Strahan bears blame.

As much as it pains me to look upon that gap-toothed Adonis with anything but pure affection, he should have anticipated this emotional fall-out and made sure Ripa was informed, even if the powers that be said not to tell her. Ripa has been referred to in the press as “crazy” and in “meltdown,” whereas Strahan has received nothing near the equivalent swipes even though he disrupted the arrangement in what turned out to be a problematic way.

Ensemble shows and co-host gigs are like families, audiences read them as families, and abrupt break-ups are disquieting. Many in the Kelly and Michael audience surely feel like they’ve been sat on the couch by a much cooler, richer, more attractive version of their parents to tell them they’re getting a divorce.

IT DOESN’T MATTER IF YOU LOVE ME VERY MUCH AND IT’S NOT MY FAULT. I WANT YOU TOGETHER.

Some have suggested Strahan’s history in sports made him hardened to trades and changes of allegiance. But he spent his entire career with the Giants, never really experiencing the journeyman aspect of some athletes’ careers.
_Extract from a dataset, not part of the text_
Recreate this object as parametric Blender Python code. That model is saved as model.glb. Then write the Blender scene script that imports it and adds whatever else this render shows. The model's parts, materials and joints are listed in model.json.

Pull it together, Dick Clarks.

There are only so many broadly palatable and actually talented hosts per generation. Ripa and Strahan are two of this generation’s. Along with Jimmy Fallon, Ryan Seacrest, Anderson Cooper, and some combination of Tina Fey, Amy Poehler, Jimmy Kimmel, and LL Cool J, they’ll be hosting every major TV event from now until my retirement. We’re lucky we have more than just one, but our Dick Clarks need to pull it together if we’re going to be watching them for the next 25 years. I don’t wish to see the the depth chart take a hit because their popularity does over this fight.

Put the Rock in that chair.

Yeah, he’s probably too big for it, literally and figuratively, but I’d tune in.